* _GIVEN REQUEST_:
Extract exactly the run of lines starting at the line that holds "for i, point" and ending at the line that holds "obj.data.transform(world)", both included.

# Start of RECORDS SUPPLIED

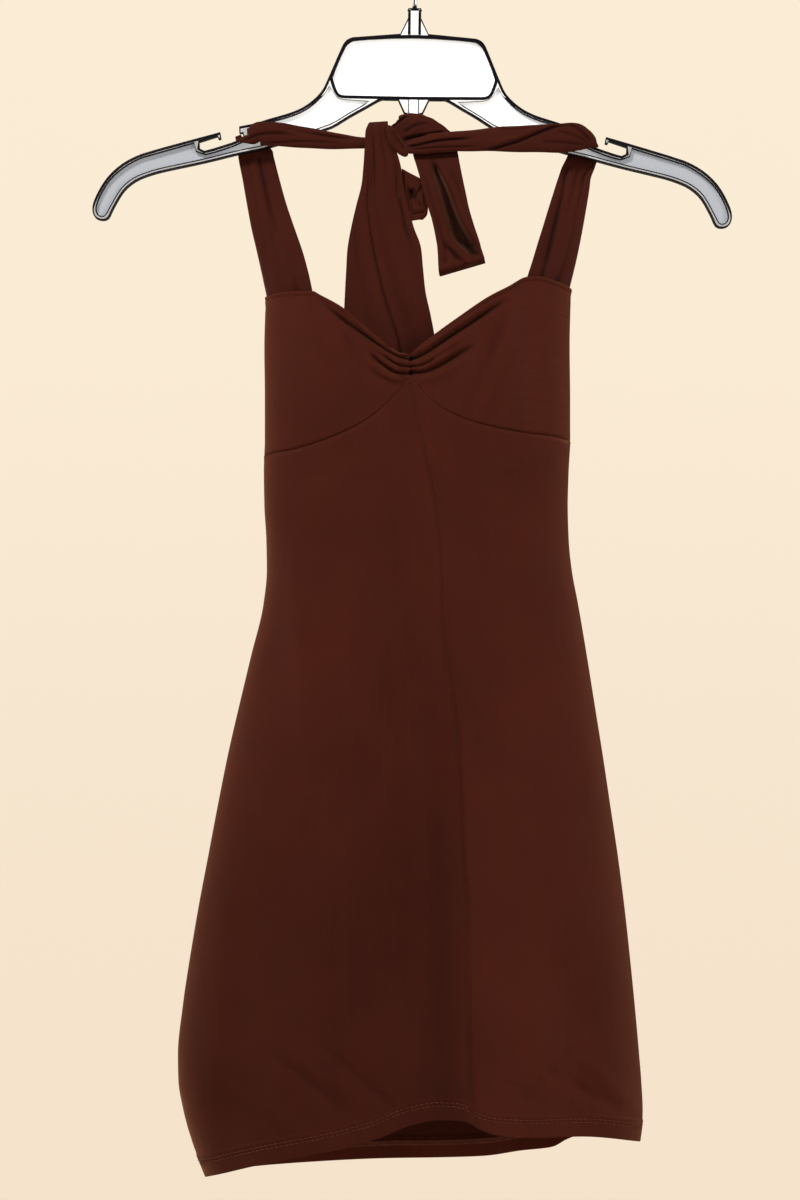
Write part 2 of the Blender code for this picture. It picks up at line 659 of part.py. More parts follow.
def hook():
    """Bent wire: a shank out of the boss, a bend to one side and most of a circle over the held point."""
    middle = HOOK_INNER + WIRE_RADIUS
    first = math.radians(-55)
    last = math.radians(205)
    start = Vector((0, 0, BOSS_TOP + SEAM))
    join = Vector((middle * math.cos(first), 0, -HOOK_INNER + middle * math.sin(first)))
    lead = Vector((-math.sin(first), 0, math.cos(first)))
    path = [start]
    a, b, c, d = start + Vector((0, 0, 4 * MM)), start + Vector((0, 0, 12 * MM)), join - lead * 9 * MM, join
    for i in range(7):
        k = i / 7
        path.append(a * (1 - k) ** 3 + b * 3 * k * (1 - k) ** 2 + c * 3 * k * k * (1 - k) + d * k ** 3)
    for i in range(25):
        angle = mix(first, last, i / 24)
        path.append(Vector((middle * math.cos(angle), 0, -HOOK_INNER + middle * math.sin(angle))))
    turn = Matrix.Rotation(TILT, 3, 'Y')
    around = 8
    verts, faces = [], []
    for i, point in enumerate(path):
        run = path[min(i + 1, len(path) - 1)] - path[max(i - 1, 0)]
        run.normalize()
        side = Vector((run.z, 0, -run.x))
        for j in range(around):
            angle = math.tau * j / around
            verts.append(turn @ (point + (side * math.cos(angle) + Vector((0, math.sin(angle), 0))) * WIRE_RADIUS))
    for i in range(len(path) - 1):
        for j in range(around):
            k = (j + 1) % around
            faces.append((i * around + j, i * around + k, (i + 1) * around + k, (i + 1) * around + j))
    faces.append(tuple(range(around)))
    faces.append(tuple((len(path) - 1) * around + j for j in range(around - 1, -1, -1)))
    return finish("hook", verts, faces, "steel")


hook()
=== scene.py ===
# Halter dress on a clear top hanger: the looks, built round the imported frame.
# Sizes are in metres; readings named across and down are taken on the front view in units
# of 0.676 mm, from an eye 2.6 m in front, as in the part.
import math
from bisect import bisect_right

import bmesh
import bpy
from mathutils import Matrix
from mathutils import Vector
from mathutils import noise

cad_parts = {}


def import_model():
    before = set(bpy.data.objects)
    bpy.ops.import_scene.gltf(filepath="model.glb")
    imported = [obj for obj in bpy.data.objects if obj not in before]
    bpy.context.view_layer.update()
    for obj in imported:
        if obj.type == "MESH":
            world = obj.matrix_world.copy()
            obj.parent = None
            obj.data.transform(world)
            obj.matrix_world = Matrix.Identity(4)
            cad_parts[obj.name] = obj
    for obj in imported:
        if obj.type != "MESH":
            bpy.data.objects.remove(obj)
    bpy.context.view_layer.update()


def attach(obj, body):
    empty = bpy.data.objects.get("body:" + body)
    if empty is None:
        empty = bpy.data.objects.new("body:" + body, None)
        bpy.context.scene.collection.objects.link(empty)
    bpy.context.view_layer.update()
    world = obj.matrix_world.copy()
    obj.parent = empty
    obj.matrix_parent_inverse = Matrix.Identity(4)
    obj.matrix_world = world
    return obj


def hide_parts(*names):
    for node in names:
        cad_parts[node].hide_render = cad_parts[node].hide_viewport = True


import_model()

MM = 0.001
UNIT_MM = 0.676
UNIT = UNIT_MM * MM
# reading that the eye looks straight at
EYE_ACROSS, EYE_DOWN = 400, 600
EYE_AWAY = 2600.0 * MM
EYE_X = -10.7 * MM
EYE_Z = -459.0 * MM
TILT = math.radians(0.72)

SEAM = 0.05 * MM
CLEAR = 0.3 * MM
CLOTH = 1.2 * MM
HEM_CLOTH = 2.2 * MM
HEM_TALL = 22.0
# heights of the two stitch rows above the hem (mm)
STITCH_ROWS = (9.6, 11.9)
# across the seam between the cups
CUP_SEAM = 409.8
RIBBON = 1.8 * MM

RIM_HALF = 4.0 * MM
WEB_HALF = 1.0 * MM
WIRE_RADIUS = 1.5 * MM
HOOK_INNER = 22.0 * MM
BOSS_TOP = -59.5 * MM

# down, left edge, right edge of the hanging tube
SIDES = [
    (270, 268, 571), (300, 266.5, 570), (348, 265, 569), (396, 265.5, 569.5), (440, 265.5, 569.5),
    (470, 264.5, 568), (505, 265, 567), (540, 267, 568), (570, 267.5, 571), (605, 264, 577.5),
    (655, 252, 586), (705, 240, 594), (755, 228.5, 602), (805, 218.5, 609.5), (855, 209, 617),
    (905, 199.5, 623.5), (955, 191, 629), (1005, 183.5, 634), (1055, 178.5, 638.5), (1080, 179, 640.5),
    (1110, 184, 642), (1145, 194, 638.5), (1180, 208, 634),
]
# down, depth in front of the sides, depth behind them (mm)
DEPTHS = [
    (270, 23, 28), (300, 25, 30), (350, 28, 33), (400, 30, 34), (450, 31, 34), (520, 31, 33),
    (600, 33, 35), (750, 38, 42), (900, 44, 50), (1050, 50, 57), (1180, 54, 61),
]
# across, down
NECK_FRONT = [
    (262, 301), (267, 297), (282, 292.6), (300, 291.4), (313, 291.2), (320, 294.8), (343, 307.7),
    (367, 329.4), (383, 342.4), (399, 352.9), (409.5, 354.4), (420, 346), (434, 334.8), (458, 317.5),
    (488, 297), (508, 286.6), (527, 276.9), (538, 276.3), (553, 280.5), (565, 285.6), (569.6, 288.8),
    (575, 304),
]
NECK_BACK = [
    (262, 294), (266.4, 298.4), (270, 312), (278, 332), (295, 358), (330, 382), (370, 391),
    (417, 394), (465, 390), (505, 380),
    (540, 356), (558, 326), (565, 306), (569.6, 289.4), (575, 286),
]
BUST_FRONT = [
    (262, 457.5), (271, 454.2), (293, 449.8), (321, 441.2), (345, 431.4), (367, 419.4), (384, 405.6),
    (399, 390.4), (410.5, 377.6), (417, 383.8), (428, 396.8), (445, 409.6), (467, 419.5), (488, 425.8),
    (521, 432.4), (553, 436.8), (574, 443.5),
]
BUST_BACK = [
    (262, 457.5), (300, 461), (360, 464), (418, 464), (480, 460), (540, 450), (574, 443.5),
]
HEM_FRONT = [
    (190, 1179), (212, 1175.5), (256, 1165.8), (298, 1157.5), (338, 1149.9), (362, 1143.5), (383, 1137),
    (400, 1129.5), (415, 1124.2), (440, 1120), (462, 1121), (470, 1123), (479, 1129), (498, 1135.5),
    (533, 1137.8), (584, 1136.5), (640, 1141.5),
]
HEM_BACK = [
    (190, 1179), (212, 1174), (252, 1166.5), (288, 1163.3), (338, 1160), (383, 1158), (447, 1157),
    (485, 1155.6), (520, 1150.5), (552, 1147), (568, 1138.7), (584, 1134.2), (610, 1134.6),
    (632, 1138.6), (640, 1141.5),
]
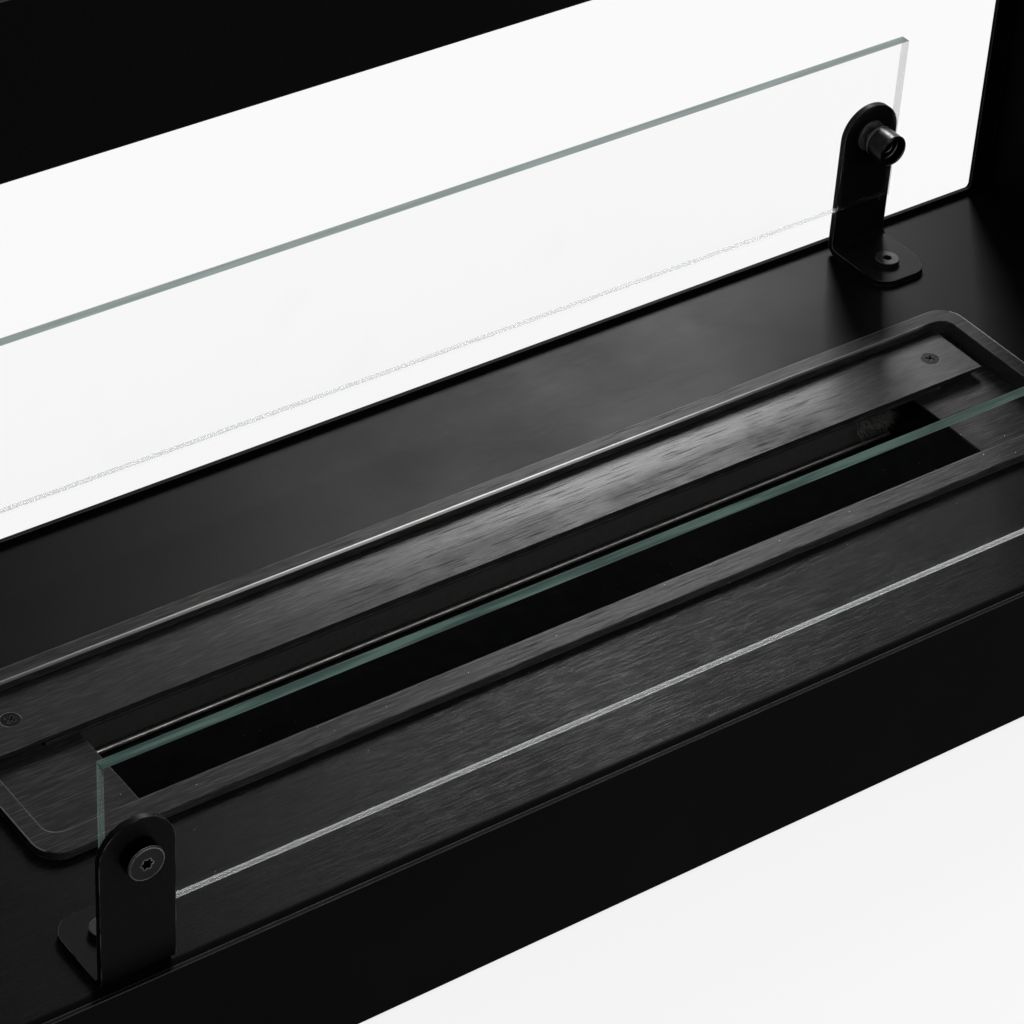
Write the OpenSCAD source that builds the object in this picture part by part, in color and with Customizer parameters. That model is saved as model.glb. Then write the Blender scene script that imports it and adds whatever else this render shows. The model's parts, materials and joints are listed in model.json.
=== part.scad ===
// Free-standing see-through bioethanol fireplace with a drop-in burner and two glass screens.
// The origin is on the floor under the middle of the body. X runs along the window, Y to the rear.

/* [Body] */
// Overall width of the body
body_w = 800; // [740:10:960]
// Overall depth over the front and rear faces
body_d = 268; // [262:2:340]
// Height of the sheet metal body above its feet
body_h = 513; // [470:1:640]
// Thickness of the body sheets
sheet_t = 2; // [1.5:0.1:2.4]
// Height of the hearth surface above the bottom edge of the body
plinth_h = 73; // [68:1:100]
// Width of the faces beside the window
stile_w = 36; // [32:1:60]
// Height of the faces above the window
header_h = 64; // [50:1:110]
// Height of the face edges above the hearth surface
lip_h = 3; // [2:0.5:12]
// Distance by which the inner walls stand behind the window edges
reveal = 11; // [8:0.5:14]
// Corner radius of the window
window_r = 2.5; // [1:0.5:8]
// Width of the folded flanges behind the faces
flange_w = 14; // [12:1:16]
// Distance between the stud rows of the horizontal flanges
stud_pitch = 250; // [120:10:300]
// Diameter of the weld studs behind the faces
stud_d = 4; // [3:0.5:4]
// Thickness of the stud nuts
stud_nut_t = 3.2; // [2.4:0.1:4]
// Width of the stud nuts over their flats
stud_nut_af = 7; // [6.5:0.1:7.5]

/* [Feet] */
// Height of the rubber feet below the body
foot_h = 2; // [1:0.5:8]
// Diameter of the rubber feet
foot_d = 30; // [20:1:40]
// Diameter of the foot's neck in the base panel
foot_neck_d = 10; // [8:0.5:12]
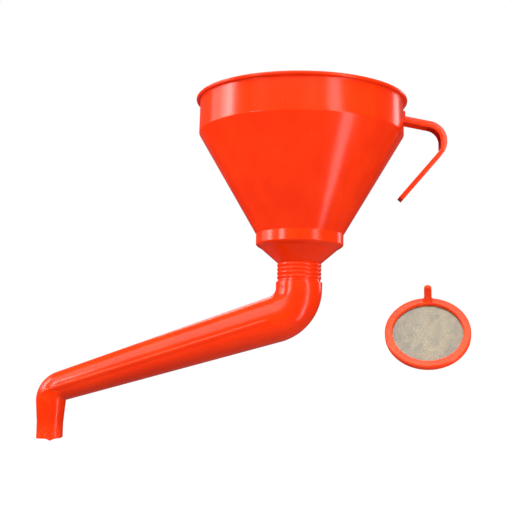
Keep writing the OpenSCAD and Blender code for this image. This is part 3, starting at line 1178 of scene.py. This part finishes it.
@dataclass
class Strainer:
    """The loose strainer: a moulded ring with a lifting tab, and brass gauze held in its foot."""

    tilt: float = 57.8
    turn: float = -9.4
    frame_r: float = 30.8 * MM
    frame_w: float = 5.4 * MM
    frame_h: float = 5.0 * MM
    gauze_z: float = 1.3 * MM
    gauze_t: float = 0.5 * MM
    gauze_hold: float = 0.9 * MM
    tab_h: float = 16.4 * MM
    tab_w: float = 5.4 * MM
    tab_t: float = 2.4 * MM
    wire_pitch: float = 0.70 * MM
    wire_r: float = 0.17 * MM
    wire_held: float = 0.6
    crimp: float = 0.95
    points_per_wire: float = 2.5
    tab_edge: float = 0.45 * MM
    tab_sink: float = 0.4 * MM
    tab_flare: Point = (1.35, 1.9, 1)
    ring_finish: MouldedPolyethylene = field(
        default_factory=lambda: MouldedPolyethylene(
            "satin_orange_strainer", body=(0.88, 0.060, 0.012, 1.0), deep=(0.78, 0.042, 0.008, 1.0),
            roughness=0.27, worn_below=0.001))
    gauze_finish: WovenBrass = field(default_factory=lambda: WovenBrass("tarnished_brass_gauze"))

    def __post_init__(self) -> None:
        """Finds where the strainer lies from its gauze."""
        low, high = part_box("strainer_gauze")
        tilt, turn = math.radians(self.tilt), math.radians(self.turn)
        up = Vector((math.sin(tilt) * math.sin(turn), -math.sin(tilt) * math.cos(turn), math.cos(tilt)))
        self.foot = (low + high) / 2 - up * (self.gauze_z + self.gauze_t / 2)

    def lay_out(self, piece: bpy.types.Object) -> None:
        """Tilts an upright piece and moves it to where the strainer lies."""
        Bench.lay(piece, (self.tilt, 0, self.turn), self.foot)

    def ring(self) -> bpy.types.Object:
        """Turns the ring, with a bevelled foot and a groove round the gauze.

        Returns:
            The ring, upright at the origin.
        """
        inner = self.frame_r - self.frame_w
        edge, groove = 0.8 * MM, 0.25 * MM
        gauze_top = self.gauze_z + self.gauze_t
        corners = [
            Corner(inner + 0.3 * MM, 0, 0.3 * MM),
            Corner(self.frame_r - edge, 0, 0.4 * MM),
            Corner(self.frame_r, edge, 0.4 * MM),
            Corner(self.frame_r, self.frame_h - edge, 0.5 * MM),
            Corner(self.frame_r - edge, self.frame_h, 0.5 * MM),
            Corner(inner + 0.5 * MM, self.frame_h, 0.5 * MM),
            Corner(inner, self.frame_h - 0.5 * MM, 0.3 * MM),
            Corner(inner, gauze_top + groove, 0.1 * MM),
            Corner(inner + groove, gauze_top, 0.1 * MM),
            Corner(inner + groove, self.gauze_z, 0.1 * MM),
            Corner(inner, self.gauze_z - groove, 0.1 * MM),
        ]
        return turned("strainer_ring_moulding", Vector(), rounded(corners, 4), 160)

    def tab(self) -> bpy.types.Object:
        """Models the lifting tab: a tapered blade with a round top and a flared foot.

        Returns:
            The tab, in its place on the upright ring.
        """
        y = self.frame_r - self.frame_w / 2
        foot = 2.4 * MM
        Bench.clear()
        bpy.ops.mesh.primitive_cube_add(size=1, location=(0, y, self.frame_h + foot / 2 - self.tab_sink))
        piece = Bench.name("strainer_tab", (self.tab_w, self.tab_t, foot + 2 * self.tab_sink))
        Bench.edit("FACE")
        Bench.pick_faces(piece, lambda f: f.normal.z > 0.9)
        top = self.frame_h + foot
        rise = self.tab_h - foot - self.tab_w / 2
        bpy.ops.mesh.extrude_region_move(TRANSFORM_OT_translate={"value": (0, 0, rise)})
        half = self.tab_w / 2
        # The top stops just short of a quarter turn, so that it keeps a face.
        steps, full_top = 9, math.pi / 2 * 0.985
        reach, width = 0.0, 1.0
        for i in range(1, steps + 1):
            angle = full_top * i / steps
            bpy.ops.mesh.extrude_region_move(
                TRANSFORM_OT_translate={"value": (0, 0, half * (math.sin(angle) - reach))})
            centre = (0, y, top + rise + half * math.sin(angle))
            bpy.ops.transform.resize(value=(math.cos(angle) / width, 1, 1), center_override=centre)
            reach, width = math.sin(angle), math.cos(angle)
        Bench.pick_faces(piece, lambda f: f.normal.z < -0.9)
        bpy.ops.transform.resize(value=self.tab_flare, center_override=(0, y, self.frame_h))
        bpy.ops.object.mode_set(mode="OBJECT")
        Bench.close(piece)
        Bench.round_edges(piece, self.tab_edge, above=40)
        return piece

    def gauze(self) -> bpy.types.Object:
        """Weaves the gauze, wire over wire, from curves that are cut to the disc.

        Returns:
            The gauze, upright at the origin.
        """
        disc_r = self.frame_r - self.frame_w + self.gauze_hold * self.wire_held
        middle = self.gauze_z + self.gauze_t / 2
        count = int(disc_r / self.wire_pitch)
        weave = bpy.data.curves.new("strainer_gauze_wires", "CURVE")
        weave.dimensions = "3D"
        weave.bevel_depth = self.wire_r
        weave.bevel_resolution = 0
        weave.use_fill_caps = True
        for direction in (0, 1):
            for i in range(-count, count + 1):
                self.wire(weave, direction, i, math.sqrt(disc_r ** 2 - (i * self.wire_pitch) ** 2), middle)
        piece = bpy.data.objects.new("strainer_gauze_wires", weave)
        bpy.context.scene.collection.objects.link(piece)
        Bench.pick(piece)
        bpy.ops.object.convert(target="MESH")
        return bpy.context.object

    def wire(self, weave: bpy.types.Curve, direction: int, row: int, half: float, middle: float) -> None:
        """Adds one wire, which rises over every second wire that it crosses.

        Args:
            weave: The curve that holds all the wires.
            direction: 0 along X, 1 along Y.
            row: Number of the wire from the middle.
            half: Half of its length.
            middle: Height of the gauze's middle.
        """
        if half < self.wire_pitch:
            return
        points = max(4, int(2 * half / self.wire_pitch * self.points_per_wire))
        line = weave.splines.new("POLY")
        line.points.add(points - 1)
        for k in range(points):
            along = -half + 2 * half * k / (points - 1)
            wave = math.cos(math.pi * along / self.wire_pitch) * (1 if row % 2 else -1)
            if direction:
                wave = -wave
            across = row * self.wire_pitch
            height = middle + wave * self.wire_r * self.crimp
            x, y = (across, along) if direction else (along, across)
            line.points[k].co = (x, y, height, 1.0)

    def build(self) -> tuple[bpy.types.Object, bpy.types.Object]:
        """Models the strainer's two pieces and hands them over.

        Returns:
            The ring with its tab, and the gauze.
        """
        ring = Bench.join([self.ring(), self.tab()])
        Bench.smooth(ring)
        self.lay_out(ring)
        hand_over(ring, "strainer", "strainer_frame", self.ring_finish.make())
        gauze = self.gauze()
        self.lay_out(gauze)
        Bench.smooth(gauze, 80)
        hand_over(gauze, "strainer", "strainer_gauze", self.gauze_finish.make())
        return ring, gauze


# ---- Studio ----


@dataclass(frozen=True)
class Softbox:
    """A rectangular light that faces a target."""

    name: str
    place: Point
    target: Point
    width: float
    height: float
    radiance: float
    upwards: Point = (0.0, 0.0, 1.0)

    def hang(self) -> bpy.types.Object:
        """Hangs the light.

        Returns:
            The light.
        """
        lamp = bpy.data.lights.new(self.name, "AREA")
        lamp.shape = "RECTANGLE"
        lamp.size = self.width
        lamp.size_y = self.height
        lamp.energy = self.radiance * math.pi * self.width * self.height
        light = bpy.data.objects.new(self.name, lamp)
        back = (Vector(self.place) - Vector(self.target)).normalized()
        across = Vector(self.upwards).cross(back).normalized()
        turn = Matrix((across, back.cross(across), back)).transposed().to_4x4()
        light.matrix_world = Matrix.Translation(self.place) @ turn
        bpy.context.scene.collection.objects.link(light)
        return light


@dataclass
class Studio:
    """Camera, pale floor, white surround and soft lights."""

    bowl: Bowl
    camera_place: Point = (0.1488, -0.840, 0.0247)
    camera_rise: float = 7.67
    camera_roll: float = 1.1
    lens: float = 79.6
    floor_z: float = -0.36
    floor_size: float = 60.0
    sensor: float = 36.0
    sky: float = 0.13
    floor: StudioPaper = field(default_factory=lambda: StudioPaper("studio_paper"))

    def camera(self) -> None:
        """Sets the camera up in front of the funnel, a little below its bowl."""
        rise, roll = math.radians(self.camera_rise), math.radians(self.camera_roll)
        ahead = Vector((0, math.cos(rise), math.sin(rise)))
        level_up = Vector((0, -math.sin(rise), math.cos(rise)))
        level_right = Vector((1, 0, 0))
        right = level_right * math.cos(roll) + level_up * math.sin(roll)
        up = level_up * math.cos(roll) - level_right * math.sin(roll)
        data = bpy.data.cameras.new("camera")
        data.lens = self.lens
        data.sensor_width = self.sensor
        view = bpy.data.objects.new("camera", data)
        turn = Matrix((right, up, -ahead)).transposed().to_4x4()
        view.matrix_world = Matrix.Translation(self.camera_place) @ turn
        bpy.context.scene.collection.objects.link(view)
        bpy.context.scene.camera = view

    def surround(self) -> None:
        """Lays the floor and whitens the surround."""
        Bench.clear()
        bpy.ops.mesh.primitive_plane_add(size=self.floor_size, location=(self.bowl.axis.x, 0, self.floor_z))
        floor = Bench.name("studio_floor")
        floor.data.materials.append(self.floor.make())
        world = bpy.data.worlds.new("studio_white")
        world.use_nodes = True
        nodes, links = world.node_tree.nodes, world.node_tree.links
        lit, seen = nodes["Background"], nodes.new("ShaderNodeBackground")
        lit.inputs["Color"].default_value = (1.0, 0.99, 0.98, 1.0)
        lit.inputs["Strength"].default_value = self.sky
        seen.inputs["Color"].default_value = (1.0, 1.0, 1.0, 1.0)
        choose, ray = nodes.new("ShaderNodeMixShader"), nodes.new("ShaderNodeLightPath")
        links.new(ray.outputs["Is Camera Ray"], choose.inputs[0])
        links.new(lit.outputs[0], choose.inputs[1])
        links.new(seen.outputs[0], choose.inputs[2])
        links.new(choose.outputs[0], nodes["World Output"].inputs["Surface"])
        bpy.context.scene.world = world

    def lights(self) -> None:
        """Hangs the softboxes round the funnel."""
        x = self.bowl.axis.x
        band = (x, 0.0, 0.24)
        collar = (x, 0.0, 0.15)
        for box in (
            Softbox("key_above", (x - 0.25, -0.78, 1.17), band, 1.6, 1.2, 5.6),
            Softbox("side_left_wide", (x - 0.62, 0.05, 0.34), band, 0.46, 0.30, 3.0),
            Softbox("side_left_middle", (x - 0.60, -0.03, 0.34), band, 0.20, 0.30, 7.0),
            Softbox("side_left_core", (x - 0.58, -0.06, 0.34), band, 0.07, 0.30, 14.0),
            Softbox("strip_right", (0.495, -0.335, 0.115), collar, 0.10, 0.75, 11.0, (0.019, -0.287, 0.455)),
            Softbox("low_left", (x - 0.352, -0.312, 0.215), collar, 0.09, 0.12, 26.0),
            Softbox("back_right", (x + 0.55, 0.36, 0.30), band, 0.16, 0.30, 4.5),
            Softbox("back_above", (x, 0.9, 0.9), band, 0.9, 0.6, 3.0),
        ):
            box.hang()

    def build(self) -> None:
        """Builds the whole studio."""
        self.camera()
        self.surround()
        self.lights()
        bpy.context.scene.view_settings.view_transform = "Standard"


def main() -> None:
    """Builds the funnel piece by piece and sets it in the studio."""
    logging.basicConfig(level=logging.INFO, format="%(name)s: %(message)s")
    bowl = Bowl()
    Studio(bowl).build()
    bowl.build()
    Handle(bowl).build()
    SealRing().build()
    OffsetSpout().build()
    Strainer().build()


if __name__ == "__main__":
    main()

# End of RECORDS SUPPLIED

* _ANSWER TO THE PROBLEM_:
    for i, point in enumerate(path):
        run = path[min(i + 1, len(path) - 1)] - path[max(i - 1, 0)]
        run.normalize()
        side = Vector((run.z, 0, -run.x))
        for j in range(around):
            angle = math.tau * j / around
            verts.append(turn @ (point + (side * math.cos(angle) + Vector((0, math.sin(angle), 0))) * WIRE_RADIUS))
    for i in range(len(path) - 1):
        for j in range(around):
            k = (j + 1) % around
            faces.append((i * around + j, i * around + k, (i + 1) * around + k, (i + 1) * around + j))
    faces.append(tuple(range(around)))
    faces.append(tuple((len(path) - 1) * around + j for j in range(around - 1, -1, -1)))
    return finish("hook", verts, faces, "steel")


hook()
=== scene.py ===
# Halter dress on a clear top hanger: the looks, built round the imported frame.
# Sizes are in metres; readings named across and down are taken on the front view in units
# of 0.676 mm, from an eye 2.6 m in front, as in the part.
import math
from bisect import bisect_right

import bmesh
import bpy
from mathutils import Matrix
from mathutils import Vector
from mathutils import noise

cad_parts = {}


def import_model():
    before = set(bpy.data.objects)
    bpy.ops.import_scene.gltf(filepath="model.glb")
    imported = [obj for obj in bpy.data.objects if obj not in before]
    bpy.context.view_layer.update()
    for obj in imported:
        if obj.type == "MESH":
            world = obj.matrix_world.copy()
            obj.parent = None
            obj.data.transform(world)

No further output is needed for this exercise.